# Supplied records:
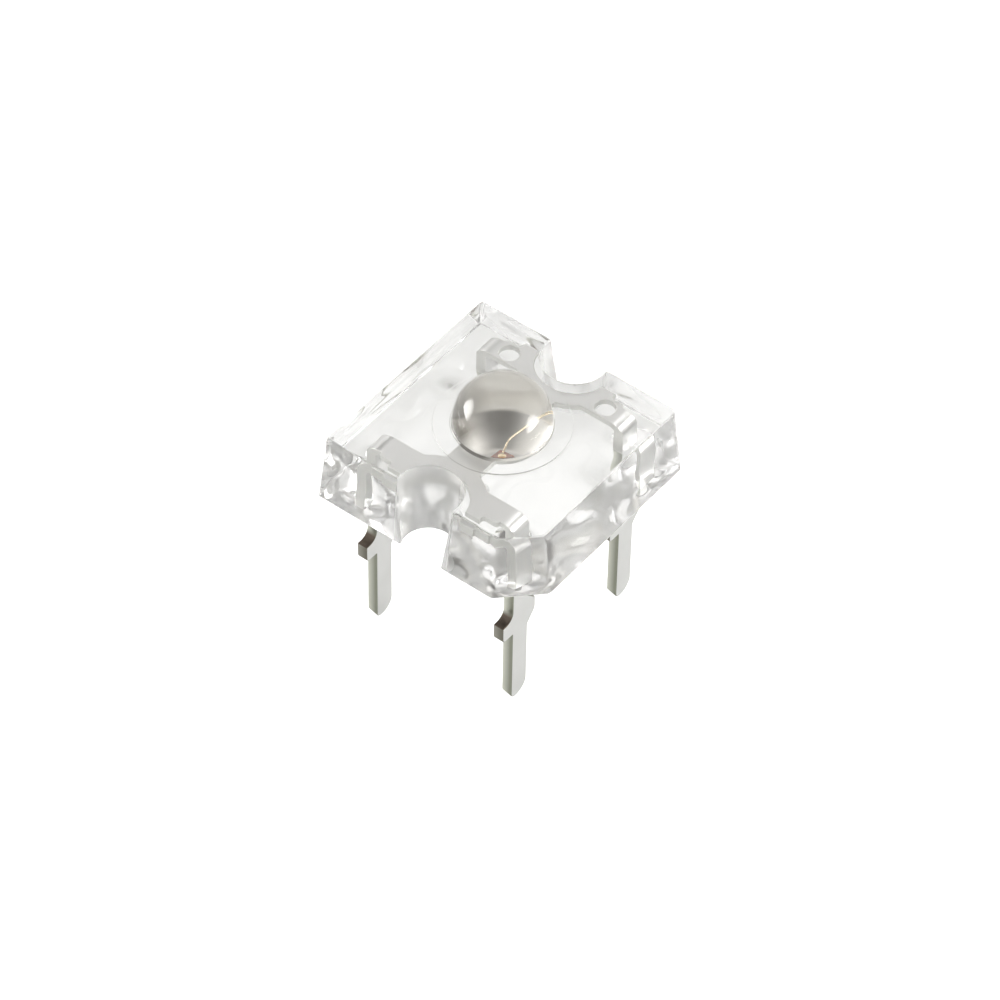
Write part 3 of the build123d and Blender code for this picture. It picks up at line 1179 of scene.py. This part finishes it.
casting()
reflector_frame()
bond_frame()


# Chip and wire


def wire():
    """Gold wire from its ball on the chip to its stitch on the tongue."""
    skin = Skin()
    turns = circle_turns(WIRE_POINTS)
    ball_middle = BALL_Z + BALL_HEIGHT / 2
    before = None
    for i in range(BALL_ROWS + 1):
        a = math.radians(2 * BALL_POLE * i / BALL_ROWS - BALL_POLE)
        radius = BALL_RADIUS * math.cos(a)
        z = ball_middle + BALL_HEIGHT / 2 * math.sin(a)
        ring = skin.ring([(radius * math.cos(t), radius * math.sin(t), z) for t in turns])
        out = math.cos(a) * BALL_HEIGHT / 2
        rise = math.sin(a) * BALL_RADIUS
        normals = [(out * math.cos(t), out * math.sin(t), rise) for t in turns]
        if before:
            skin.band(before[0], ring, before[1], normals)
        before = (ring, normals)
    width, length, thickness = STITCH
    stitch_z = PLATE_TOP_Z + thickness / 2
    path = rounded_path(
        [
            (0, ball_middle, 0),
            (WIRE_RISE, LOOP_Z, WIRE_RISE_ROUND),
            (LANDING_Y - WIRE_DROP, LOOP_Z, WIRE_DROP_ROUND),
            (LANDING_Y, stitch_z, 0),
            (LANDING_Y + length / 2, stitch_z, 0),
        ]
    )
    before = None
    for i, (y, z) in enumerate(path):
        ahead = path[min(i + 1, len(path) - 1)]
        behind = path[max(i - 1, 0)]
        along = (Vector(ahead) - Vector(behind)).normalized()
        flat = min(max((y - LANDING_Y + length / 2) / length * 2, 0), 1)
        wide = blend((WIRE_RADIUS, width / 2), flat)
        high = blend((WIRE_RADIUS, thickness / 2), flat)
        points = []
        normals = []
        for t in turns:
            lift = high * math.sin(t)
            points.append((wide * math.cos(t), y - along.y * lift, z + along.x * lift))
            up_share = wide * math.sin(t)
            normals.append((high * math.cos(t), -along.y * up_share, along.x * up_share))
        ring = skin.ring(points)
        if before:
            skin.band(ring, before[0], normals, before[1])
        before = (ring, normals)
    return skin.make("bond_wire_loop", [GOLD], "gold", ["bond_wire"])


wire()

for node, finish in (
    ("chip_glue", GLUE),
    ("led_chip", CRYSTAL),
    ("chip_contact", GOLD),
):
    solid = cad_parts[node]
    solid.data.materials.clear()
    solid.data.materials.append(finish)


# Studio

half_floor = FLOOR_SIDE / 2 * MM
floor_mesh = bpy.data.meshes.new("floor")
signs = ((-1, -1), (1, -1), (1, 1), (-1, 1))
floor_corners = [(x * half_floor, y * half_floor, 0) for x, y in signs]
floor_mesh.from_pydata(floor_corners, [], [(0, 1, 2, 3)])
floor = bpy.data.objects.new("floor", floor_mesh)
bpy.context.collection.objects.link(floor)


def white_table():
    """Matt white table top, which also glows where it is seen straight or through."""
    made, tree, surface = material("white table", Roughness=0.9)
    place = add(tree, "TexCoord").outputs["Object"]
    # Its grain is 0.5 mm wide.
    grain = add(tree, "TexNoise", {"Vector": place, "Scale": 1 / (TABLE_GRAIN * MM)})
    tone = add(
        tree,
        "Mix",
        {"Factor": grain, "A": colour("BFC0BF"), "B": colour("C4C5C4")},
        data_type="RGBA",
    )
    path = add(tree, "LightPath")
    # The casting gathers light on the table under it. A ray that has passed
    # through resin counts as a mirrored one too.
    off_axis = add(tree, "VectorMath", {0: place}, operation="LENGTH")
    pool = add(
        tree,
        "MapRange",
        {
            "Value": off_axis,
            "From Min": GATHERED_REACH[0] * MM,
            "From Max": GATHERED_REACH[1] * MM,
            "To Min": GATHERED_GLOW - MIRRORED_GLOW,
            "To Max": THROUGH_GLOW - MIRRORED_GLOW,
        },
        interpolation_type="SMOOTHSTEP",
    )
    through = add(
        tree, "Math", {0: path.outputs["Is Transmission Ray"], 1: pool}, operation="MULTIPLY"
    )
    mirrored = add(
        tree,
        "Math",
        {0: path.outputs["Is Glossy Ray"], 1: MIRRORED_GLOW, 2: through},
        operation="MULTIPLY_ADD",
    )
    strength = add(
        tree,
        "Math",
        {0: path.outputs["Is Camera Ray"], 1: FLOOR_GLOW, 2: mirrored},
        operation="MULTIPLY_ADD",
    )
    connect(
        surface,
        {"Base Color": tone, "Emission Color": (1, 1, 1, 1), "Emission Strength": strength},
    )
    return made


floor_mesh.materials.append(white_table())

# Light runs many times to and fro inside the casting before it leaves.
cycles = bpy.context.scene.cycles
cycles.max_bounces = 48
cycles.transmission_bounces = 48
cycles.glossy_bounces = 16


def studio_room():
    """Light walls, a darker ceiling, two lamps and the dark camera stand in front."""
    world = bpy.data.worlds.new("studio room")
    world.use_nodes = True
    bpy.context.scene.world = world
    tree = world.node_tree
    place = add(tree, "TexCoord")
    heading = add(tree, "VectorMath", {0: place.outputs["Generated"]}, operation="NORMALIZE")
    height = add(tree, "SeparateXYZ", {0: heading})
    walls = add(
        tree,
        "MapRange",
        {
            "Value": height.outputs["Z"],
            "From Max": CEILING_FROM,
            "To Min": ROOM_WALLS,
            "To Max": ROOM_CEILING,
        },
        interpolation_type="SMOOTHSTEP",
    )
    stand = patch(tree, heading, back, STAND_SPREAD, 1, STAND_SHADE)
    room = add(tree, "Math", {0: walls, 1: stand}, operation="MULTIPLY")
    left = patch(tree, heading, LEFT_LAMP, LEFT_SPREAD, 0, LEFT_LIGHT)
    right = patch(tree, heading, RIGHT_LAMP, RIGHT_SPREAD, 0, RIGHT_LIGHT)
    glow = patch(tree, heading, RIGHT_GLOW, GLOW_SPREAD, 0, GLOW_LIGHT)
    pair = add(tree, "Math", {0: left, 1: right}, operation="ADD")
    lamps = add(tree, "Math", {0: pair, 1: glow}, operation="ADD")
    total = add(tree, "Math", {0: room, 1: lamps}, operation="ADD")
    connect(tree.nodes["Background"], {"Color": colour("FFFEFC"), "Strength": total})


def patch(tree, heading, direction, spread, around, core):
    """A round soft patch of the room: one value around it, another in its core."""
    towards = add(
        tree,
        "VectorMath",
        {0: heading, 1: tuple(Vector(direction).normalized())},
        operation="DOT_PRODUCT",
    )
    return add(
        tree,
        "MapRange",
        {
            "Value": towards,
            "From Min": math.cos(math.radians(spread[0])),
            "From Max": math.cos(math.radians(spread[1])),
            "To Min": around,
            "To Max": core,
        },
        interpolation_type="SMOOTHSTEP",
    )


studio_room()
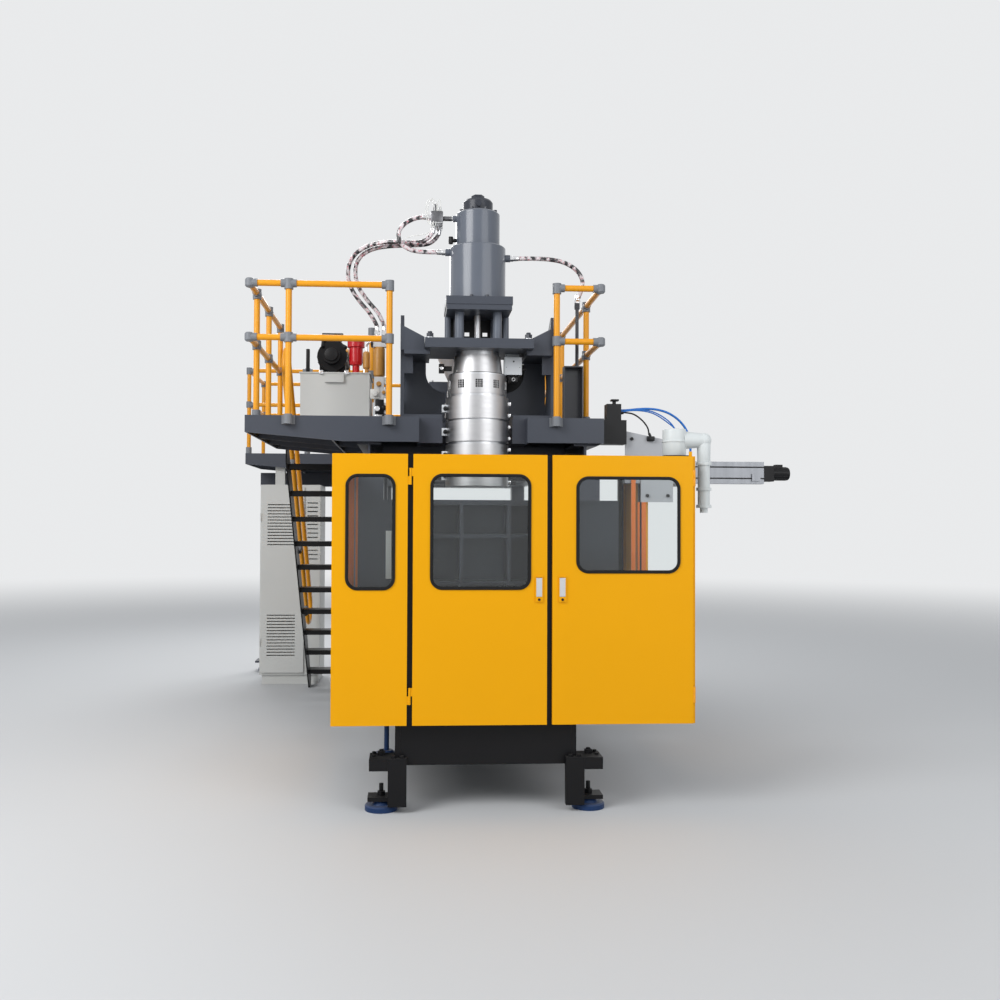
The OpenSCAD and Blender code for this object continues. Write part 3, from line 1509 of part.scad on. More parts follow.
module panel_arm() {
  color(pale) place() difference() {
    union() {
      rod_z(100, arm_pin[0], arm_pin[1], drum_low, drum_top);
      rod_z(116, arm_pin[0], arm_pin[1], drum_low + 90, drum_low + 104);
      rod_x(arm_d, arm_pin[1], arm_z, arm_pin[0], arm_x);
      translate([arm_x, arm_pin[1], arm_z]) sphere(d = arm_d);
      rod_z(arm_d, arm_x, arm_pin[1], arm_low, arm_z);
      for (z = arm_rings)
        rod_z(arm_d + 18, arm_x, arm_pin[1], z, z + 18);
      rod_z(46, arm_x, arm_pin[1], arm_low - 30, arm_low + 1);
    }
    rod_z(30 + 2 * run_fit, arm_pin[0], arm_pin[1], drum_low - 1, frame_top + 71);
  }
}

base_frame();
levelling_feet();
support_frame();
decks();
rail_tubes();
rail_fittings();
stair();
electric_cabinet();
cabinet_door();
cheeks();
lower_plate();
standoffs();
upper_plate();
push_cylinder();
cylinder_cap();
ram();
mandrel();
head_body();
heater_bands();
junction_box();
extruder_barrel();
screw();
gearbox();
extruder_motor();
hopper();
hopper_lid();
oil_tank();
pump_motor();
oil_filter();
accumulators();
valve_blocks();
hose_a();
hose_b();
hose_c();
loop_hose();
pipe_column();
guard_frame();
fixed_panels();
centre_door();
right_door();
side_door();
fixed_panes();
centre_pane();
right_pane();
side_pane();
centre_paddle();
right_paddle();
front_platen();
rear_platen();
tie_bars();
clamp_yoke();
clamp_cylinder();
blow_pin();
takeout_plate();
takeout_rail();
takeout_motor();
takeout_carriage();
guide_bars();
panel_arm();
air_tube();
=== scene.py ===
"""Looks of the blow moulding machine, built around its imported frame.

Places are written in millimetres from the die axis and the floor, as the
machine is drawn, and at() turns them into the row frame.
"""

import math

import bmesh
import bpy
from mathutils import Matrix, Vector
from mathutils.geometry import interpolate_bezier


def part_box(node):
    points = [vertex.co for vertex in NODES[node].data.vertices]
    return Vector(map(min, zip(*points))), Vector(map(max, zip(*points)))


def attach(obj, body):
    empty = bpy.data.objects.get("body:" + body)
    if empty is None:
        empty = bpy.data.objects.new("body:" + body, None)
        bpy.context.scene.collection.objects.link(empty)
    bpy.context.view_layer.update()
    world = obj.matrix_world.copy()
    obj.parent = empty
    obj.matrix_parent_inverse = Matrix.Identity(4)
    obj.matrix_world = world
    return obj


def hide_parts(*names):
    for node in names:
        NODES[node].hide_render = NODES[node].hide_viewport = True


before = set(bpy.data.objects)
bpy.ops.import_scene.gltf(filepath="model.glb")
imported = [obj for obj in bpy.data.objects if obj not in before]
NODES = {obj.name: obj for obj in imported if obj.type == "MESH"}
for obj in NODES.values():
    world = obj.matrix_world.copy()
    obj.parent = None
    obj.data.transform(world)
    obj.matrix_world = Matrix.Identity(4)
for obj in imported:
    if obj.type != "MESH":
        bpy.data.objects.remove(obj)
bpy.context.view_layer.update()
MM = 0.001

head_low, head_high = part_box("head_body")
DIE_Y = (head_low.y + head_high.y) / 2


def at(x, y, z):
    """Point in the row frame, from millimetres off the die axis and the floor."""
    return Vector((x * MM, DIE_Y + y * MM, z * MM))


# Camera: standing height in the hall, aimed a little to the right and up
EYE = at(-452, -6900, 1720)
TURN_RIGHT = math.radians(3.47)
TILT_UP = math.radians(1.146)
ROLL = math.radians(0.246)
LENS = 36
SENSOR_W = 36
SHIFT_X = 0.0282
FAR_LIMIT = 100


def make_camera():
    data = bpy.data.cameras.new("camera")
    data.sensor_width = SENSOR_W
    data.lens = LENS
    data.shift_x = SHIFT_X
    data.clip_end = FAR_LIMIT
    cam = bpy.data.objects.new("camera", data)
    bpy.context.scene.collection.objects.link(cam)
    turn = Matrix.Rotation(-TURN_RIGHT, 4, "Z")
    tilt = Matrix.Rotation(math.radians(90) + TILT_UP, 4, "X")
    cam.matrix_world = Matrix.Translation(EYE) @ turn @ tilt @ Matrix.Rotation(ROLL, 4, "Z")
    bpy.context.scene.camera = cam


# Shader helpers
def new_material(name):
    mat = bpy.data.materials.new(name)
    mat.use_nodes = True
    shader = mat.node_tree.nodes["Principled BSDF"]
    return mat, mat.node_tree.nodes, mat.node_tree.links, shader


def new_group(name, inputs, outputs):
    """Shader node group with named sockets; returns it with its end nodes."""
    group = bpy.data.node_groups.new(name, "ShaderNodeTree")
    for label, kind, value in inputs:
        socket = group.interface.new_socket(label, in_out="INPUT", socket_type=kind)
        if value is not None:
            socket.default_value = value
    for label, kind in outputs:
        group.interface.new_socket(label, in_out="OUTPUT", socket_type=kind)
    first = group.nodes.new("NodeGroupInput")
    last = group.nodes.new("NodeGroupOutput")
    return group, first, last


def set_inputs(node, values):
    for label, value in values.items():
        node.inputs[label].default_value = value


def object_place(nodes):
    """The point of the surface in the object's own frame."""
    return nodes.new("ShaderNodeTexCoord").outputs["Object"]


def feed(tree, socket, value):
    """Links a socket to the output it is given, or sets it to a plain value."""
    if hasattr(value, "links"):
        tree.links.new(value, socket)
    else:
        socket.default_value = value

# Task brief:
Word for word, please print every line from the beginning of the records to the line bearing "# Chip and wire", counting both ends and stopping there.

# Right answer:
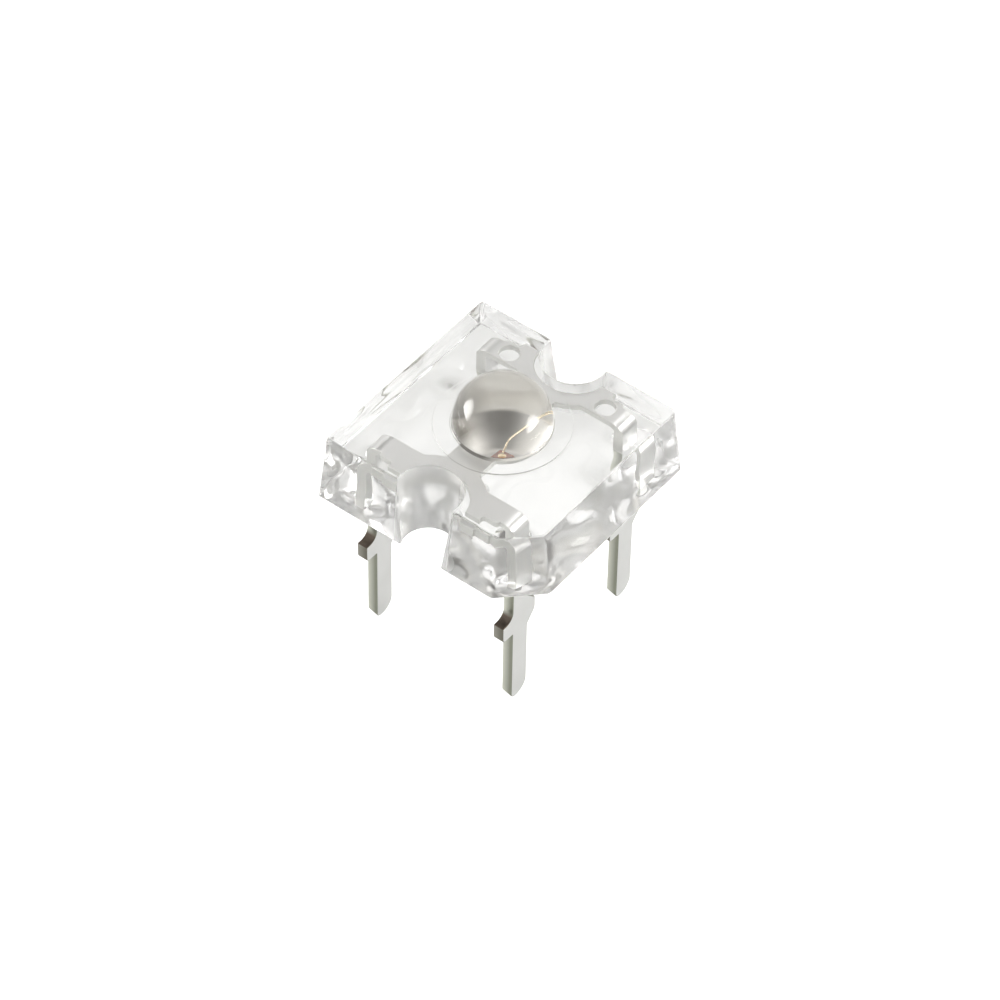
Write part 3 of the build123d and Blender code for this picture. It picks up at line 1179 of scene.py. This part finishes it.
casting()
reflector_frame()
bond_frame()


# Chip and wire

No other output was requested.